BM Genel Kuruluna katılmak için geldiği New York`taki ikametgahından Tahran`a dönmek için havaalanına giderken ABD Başkanı Obama ile Ruhani arasında gerçekleşen telefon görüşmesinde, iki ülke arasında öteden beri gerilim konusu olan İran`ın nükleer programının siyasi görüşmeler yolu ile çözüme bağlanması ve diğer bölgesel konularda işbirliği için her iki liderin ülkelerinin dışişleri bakanlarını görevlendirecekleri kararına vardıkları ifade edildi.
Yeni lider Ruhani ile Obama arasında gerçekleşen bu görüşme sonucunda her iki taraftan alınan olumlu mesajlar İran diplomasisinin gücünü ortaya koydu. İran, askeri alandan daha çok diplomasi konusunda güçlü ve deneyimli bir ülke olduğunu bir kez daha göstermiş oldu.
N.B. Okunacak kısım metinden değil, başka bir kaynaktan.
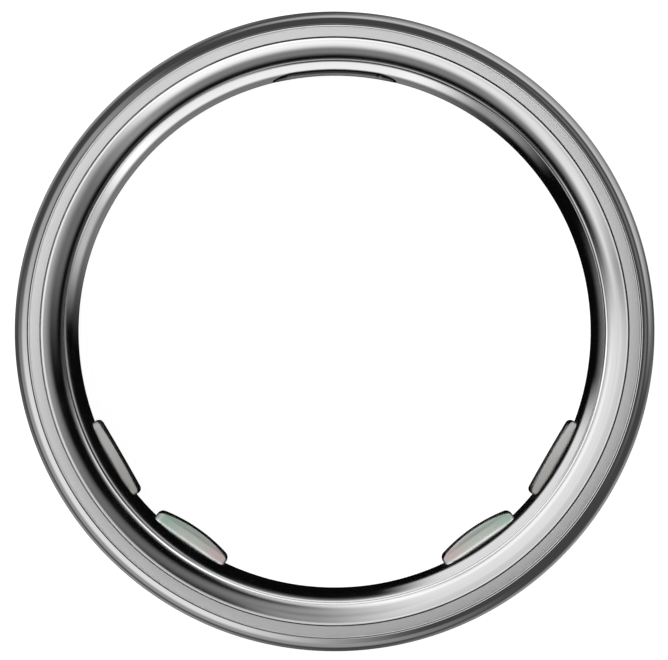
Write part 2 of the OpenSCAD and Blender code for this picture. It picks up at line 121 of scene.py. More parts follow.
UPPER_TURN = 180 - math.degrees((LOWER_LENS_OFFSET + LENS_W + LENS_GAP) / CREST_R)
print("lenses at", round(LOWER_TURN, 2), "and", round(UPPER_TURN, 2), "degrees from the top")

# %% Sizes that the photograph corrects
SHOWN_L = 3.89 * MM
END_SEAL_T = 0.22 * MM
CHARGE_SHOWN_L = 4.04 * MM
END_ROUND_SHARE = 0.4
CREASE_BAND_W = 0.055 * MM
BAND_IN_SLOPE, BAND_OUT_SLOPE = 36, 31
print("lenses", round(SHOWN_L / MM, 2), "mm long here, in the drawing", round(WINDOW_L / MM, 2))

# %% [markdown]
# ## A lathe in Geometry Nodes
# The real sleeve, liner and side rings are turned on a lathe, and a lathe is a rule: one section, swept
# round one axis. A Geometry Nodes tree says exactly that. It lays out a grid, reads the section's points
# by index and turns each column of the grid to its own angle. Screw or Spin would do too, but here the
# number of segments stays a named input, and the seam closes itself when equal points are merged.

# %% Helpers for node trees


def place(tree, kind, inputs=None, **settings):
    made = tree.nodes.new(kind)
    for key, value in settings.items():
        setattr(made, key, value)
    for key, value in (inputs or {}).items():
        socket = made.inputs[key]
        if isinstance(value, bpy.types.NodeSocket):
            tree.links.new(value, socket)
        else:
            socket.default_value = value
    return made


def math_node(tree, operation, *values):
    return place(tree, "ShaderNodeMath", dict(enumerate(values)), operation=operation).outputs[0]


def new_tree(name, kind, inputs, outputs):
    tree = bpy.data.node_groups.new(name, kind)
    for label, socket_type, default in inputs:
        socket = tree.interface.new_socket(label, in_out="INPUT", socket_type=socket_type)
        if default is not None:
            socket.default_value = default
    for label, socket_type in outputs:
        tree.interface.new_socket(label, in_out="OUTPUT", socket_type=socket_type)
    return tree, tree.nodes.new("NodeGroupInput").outputs, tree.nodes.new("NodeGroupOutput").inputs


# %% Build the lathe
lathe, given, made = new_tree(
    "lathe",
    "GeometryNodeTree",
    [
        ("Section", "NodeSocketGeometry", None),
        ("Section points", "NodeSocketInt", 8),
        ("Segments", "NodeSocketInt", 360),
        ("Finish", "NodeSocketMaterial", None),
    ],
    [("Turned piece", "NodeSocketGeometry")],
)
rows = math_node(lathe, "ADD", given["Section points"], 1)
columns = math_node(lathe, "ADD", given["Segments"], 1)
grid = place(lathe, "GeometryNodeMeshGrid", {"Vertices X": columns, "Vertices Y": rows})
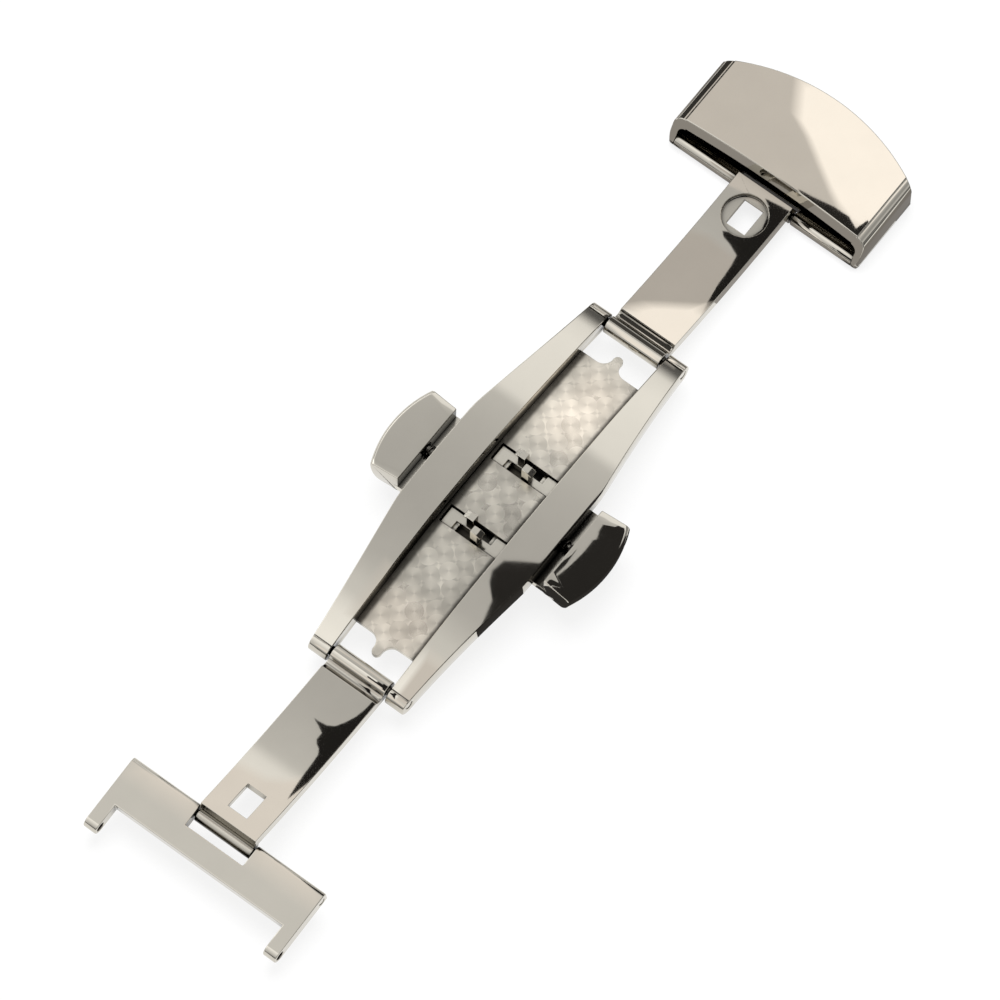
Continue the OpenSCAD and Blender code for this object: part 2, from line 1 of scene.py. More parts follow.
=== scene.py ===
# %% [markdown]
# # An open deployant clasp in polished steel
#
# A deployant clasp joins the two ends of a watch strap. Two curved rails hold a floor plate with
# the catch, one arm folds out at each end, and the arms carry a cap and an end plate for the strap.
# The measured steel parts come in as a fixed frame, so this script never decides where a part
# sits. It decides how the steel looks: its edges, its polish, its light. The clasp's lengths are
# written in millimetres, and the factor MM turns them into Blender's metres.

# %% The frame
import json
import math

import bmesh
import bpy
import numpy as np
from mathutils import Matrix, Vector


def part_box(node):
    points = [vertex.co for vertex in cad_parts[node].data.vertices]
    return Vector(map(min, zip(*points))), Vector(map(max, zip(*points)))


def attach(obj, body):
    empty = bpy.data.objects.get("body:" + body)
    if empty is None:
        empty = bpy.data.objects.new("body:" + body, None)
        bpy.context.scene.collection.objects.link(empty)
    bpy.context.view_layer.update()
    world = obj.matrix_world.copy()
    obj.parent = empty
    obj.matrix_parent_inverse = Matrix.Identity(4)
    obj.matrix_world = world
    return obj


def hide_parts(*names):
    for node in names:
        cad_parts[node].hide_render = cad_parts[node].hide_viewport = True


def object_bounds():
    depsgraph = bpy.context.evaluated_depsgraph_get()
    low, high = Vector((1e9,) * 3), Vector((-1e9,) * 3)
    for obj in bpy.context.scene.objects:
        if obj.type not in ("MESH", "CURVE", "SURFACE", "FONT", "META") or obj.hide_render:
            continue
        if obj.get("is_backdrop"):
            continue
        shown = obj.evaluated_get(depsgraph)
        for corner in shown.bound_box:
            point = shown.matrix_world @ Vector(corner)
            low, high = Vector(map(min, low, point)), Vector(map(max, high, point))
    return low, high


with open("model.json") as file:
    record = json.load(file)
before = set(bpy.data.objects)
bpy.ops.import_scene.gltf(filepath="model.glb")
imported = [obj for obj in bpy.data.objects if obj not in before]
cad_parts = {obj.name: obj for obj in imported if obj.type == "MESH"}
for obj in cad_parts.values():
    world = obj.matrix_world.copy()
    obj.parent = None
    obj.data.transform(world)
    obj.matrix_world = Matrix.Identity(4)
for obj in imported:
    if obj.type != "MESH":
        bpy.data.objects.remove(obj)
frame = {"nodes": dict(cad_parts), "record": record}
cad_low, cad_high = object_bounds()
MM = 0.001
record = frame["record"]
BODY_OF = {node: body for body, nodes in record["behaviour"]["bodies"].items() for node in nodes}
SLOT_OF = {part["node"]: part["material_slot"] for part in record["subparts"]}
print("steel parts in the frame:", len(BODY_OF))

# %% [markdown]
# ## The camera
#
# Small metal parts are photographed from far away with a long lens, so that they hardly narrow
# with distance. The camera's three axes were worked out from edges that are straight and parallel
# on a real clasp. A 360 mm lens on a 36 mm sensor gives the same narrow view, with no depth of
# field.

# %% Camera
RIGHT = (0.605126343, -0.7960564779, 0.0107792844)
DOWN = (-0.7260056191, -0.5573319115, -0.4028609952)
FORWARD = (0.3267077441, 0.2359559797, -0.9151976975)
EYE_MM = (-280.95466, -202.9412, 789.16695)
LENS_MM, SENSOR_MM = 360, 36

scene = bpy.context.scene
lens = bpy.data.cameras.new("long_lens")
lens.lens = LENS_MM
lens.sensor_width = SENSOR_MM
lens.clip_start = 0.05
camera = bpy.data.objects.new("camera", lens)
axes = np.array([RIGHT, np.negative(DOWN), np.negative(FORWARD)]).T
camera.matrix_world = Matrix([[*axes[row], EYE_MM[row] * MM] for row in range(3)] + [[0, 0, 0, 1]])
scene.collection.objects.link(camera)
scene.camera = camera
print("camera to clasp:", round(float(np.linalg.norm(EYE_MM))), "mm")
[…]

Entelektüel ve deneyimli birikimi ile Ruhani de, İran`ın bu güçlü diplomasi geleneğini en üst seviyede başarıyla temsil edeceğini göstermiş oldu. İleriki aylarda Ruhani`nin, İran`a yıllardan beri uygulanan iktisadi, askeri ambargonun kaldırılması ile bölgedeki sorunların ve özellikle Suriye`de akan kanın durdurulması konusunda olumlu adımların atılması sadedinde daha çok öne çıkan bir isim olacağını şimdiden söyleyebiliriz.
ABD, dünyada ve bölgemizdeki gücünü ve hegemonyasını giderek kaybediyor. Zaten Obama iktidara geldiği günden beri ABD`nin dış dünyada bir savaşa girme siyasetine olumlu bakmadığını değişik vesilelerle ifade etmişti. Son olarak Suriye`ye sınırlı askeri bir operasyon konusunda Obama yönetimi Rusya`ya boyun eğmek zorunda kaldı. Rusya`nın Suriye`ye askeri müdahaleyi engellemesi, Amerika`nın bölgemizde eskisi gibi rahat hareket edemeyeceğinin tescili oldu.
Artık ABD ve Batının, İsrail ve gerici Arap rejimlerinin ipiyle kuyuya inmenin kendilerine çok pahalıya mal olduğunu anlamış olmalarını diliyoruz. Batı`nın bölgemizdeki etkisini azaltmak için güçlü bir İran, güçlü bir Mısır ve güçlü bir Türkiye gerekiyor. Bu devletlerin güçlenmesi de bölgede barış ve istikrarın devamına bağlıdır. Bu açıdan İran`ın ABD ile sürtüşme politikasını bir kenara bırakması önemli bir gelişmedir.